いま思えば、父の散髪は素人ではあるけれど、割と本格的だったように思う。なぜなら私はショートカットにしてもらっていたし、中学を卒業するまで父に髪を切ってもらっていた。お父さんに髪を切ってもらっているというと「めっちゃ上手やな!」と驚かれた。少なくとも、髪型が変だと馬鹿にされた覚えはない。私自身、何度か美容院に行ってみたのだけれど、髪型に納得できないし、あれこれ話しかけてこられるのもしんどかった。父に切ってもらう髪型を気に入っていた。

「高校生になったら、美容院行って。さすがにお父さん、責任持たれへん」年ごろの娘の散髪という重圧を解放してほしいといわれ、高校からは美容院へ行くようになったのだけれど。

父にとって、私の髪を切ることは「盆栽の手入れと一緒や」と言っていた。盆栽は切っていい枝や葉の場所が限られている。ばっさりと切り落としてしまうと見栄えがものすごく悪くなる。かと言って、もっさりと茂らせているのもだめ。自宅の庭先でちょっと楽しんでいる程度だったけれど、父は真剣に剪定していた。

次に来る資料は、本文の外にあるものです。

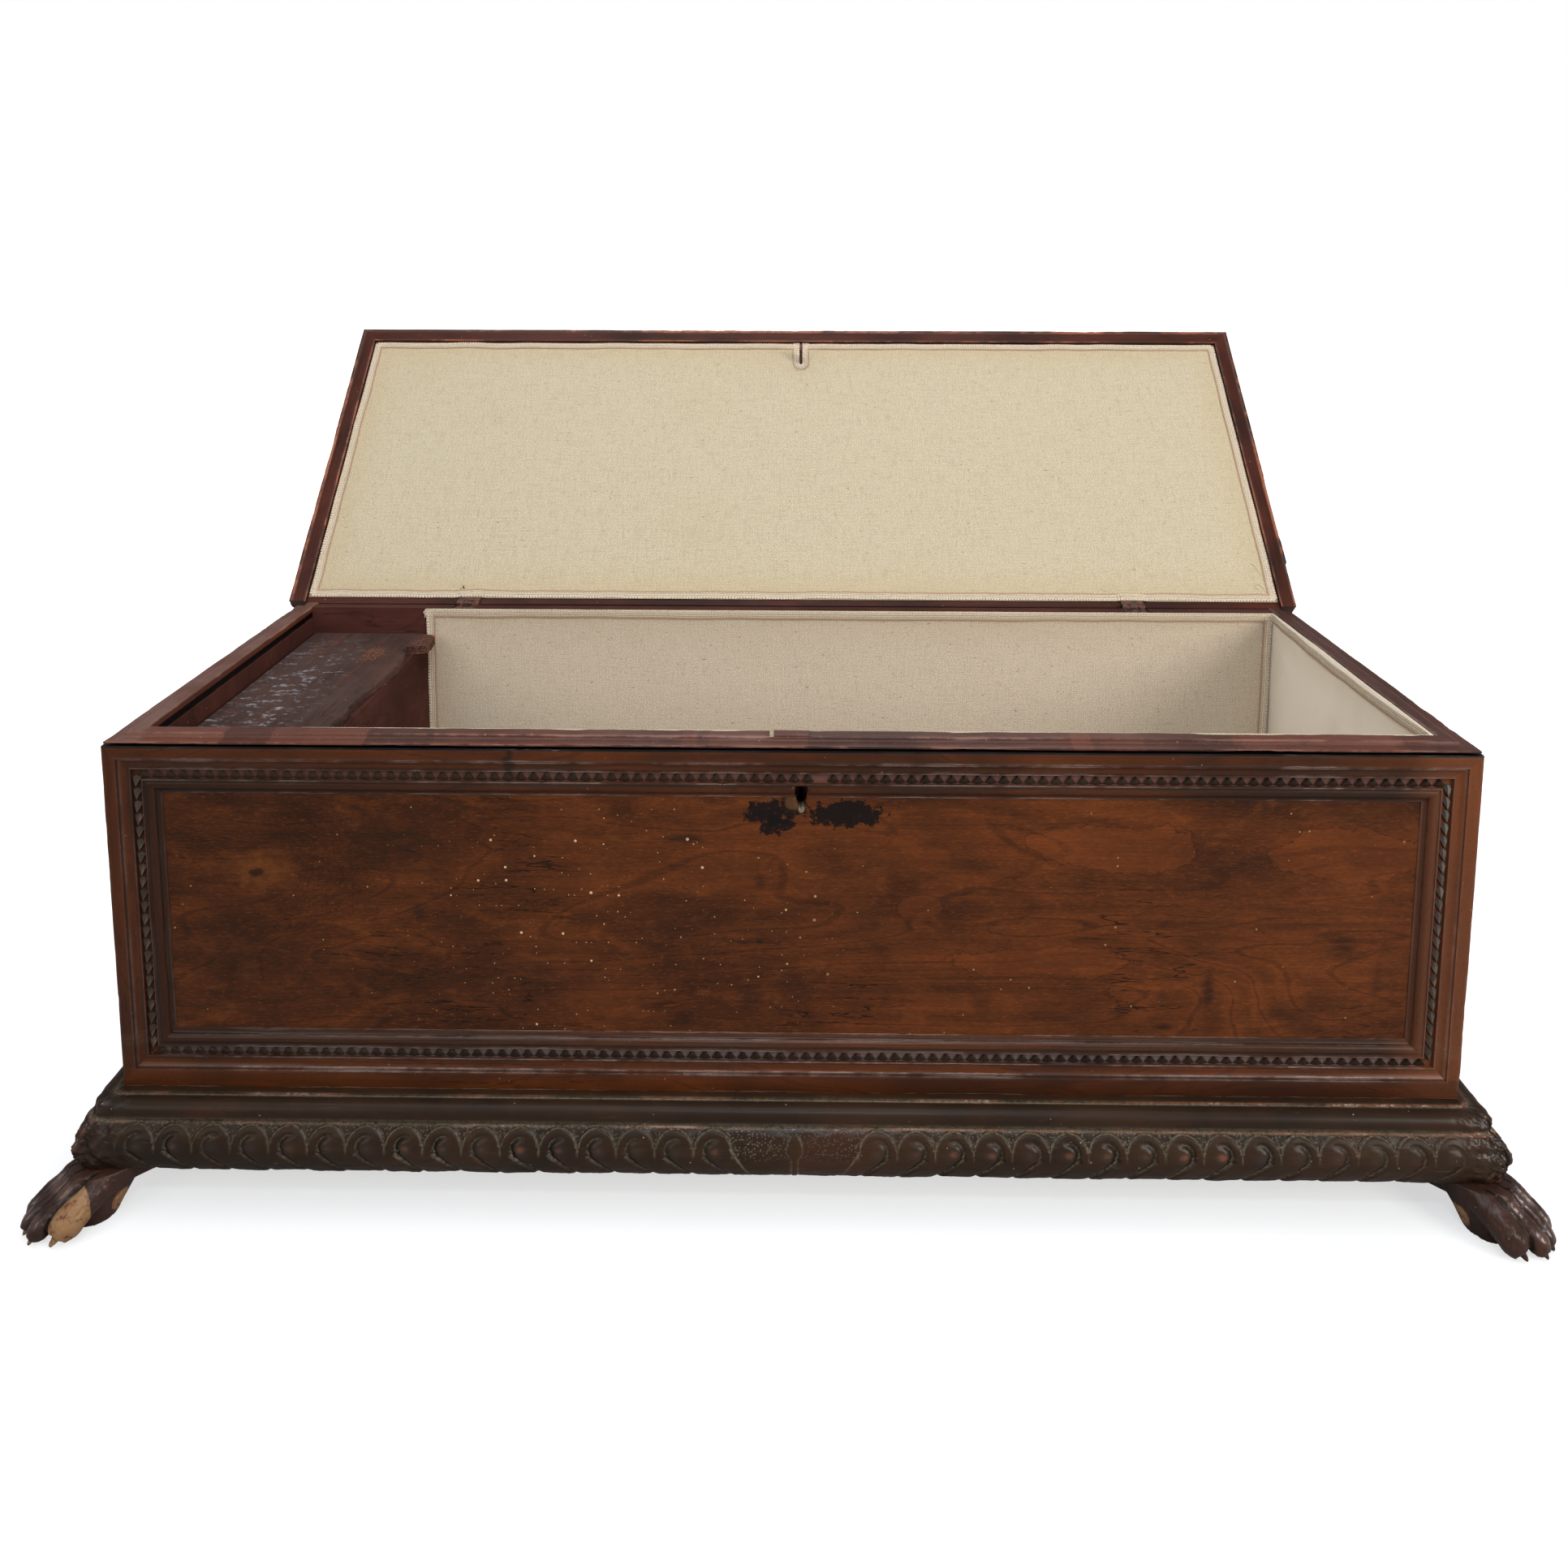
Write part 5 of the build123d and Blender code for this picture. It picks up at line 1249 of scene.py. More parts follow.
def base_length(name, origin, axes, length, ends, tops, centre, seed, chips=()):
    """One length of the base: its section run along it, gadroons carved into the swell."""
    points, normal, edge, hollow = section(BASE_SECTION, 1.0, 1.25)
    order = np.arange(len(points))
    seen = (points[:, 1] > 0.02) & (points[:, 0] > 0.02)
    kept = seen & ((points[:, 1] < 60) | (order % 2 == 0)) | (order % 10 == 0)
    points, normal, edge, hollow = points[kept], normal[kept], edge[kept], hollow[kept]
    per = len(points)
    total = length + BASE_REACH * sum(ends)
    stations = round(total / 1.5) + 1
    share = np.linspace(0, 1, stations)[:, None]
    reach = np.repeat(points[None, :, 0], stations, 0)
    start = -length / 2 - reach * ends[0]
    finish = length / 2 + reach * ends[1]
    along = start * (1 - share) + finish * share
    up = np.repeat(points[None, :, 1], stations, 0)
    local = np.stack((along, reach, up), -1).reshape(-1, 3)
    facing = np.tile(np.stack((np.zeros(per), normal[:, 0], normal[:, 1]), 1), (stations, 1))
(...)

散髪と盆栽では何も共通していないじゃないかと思っていた。けれど、集中力を高め、目の前の対象物をきれいに仕上げる、という点では同じなのかもしれない。

最近私は盆栽に興味が出始めているのは、もしかしたら夫の散髪のせいかもしれない。盆栽のワークショップを申し込もうか、今とても悩んでいる。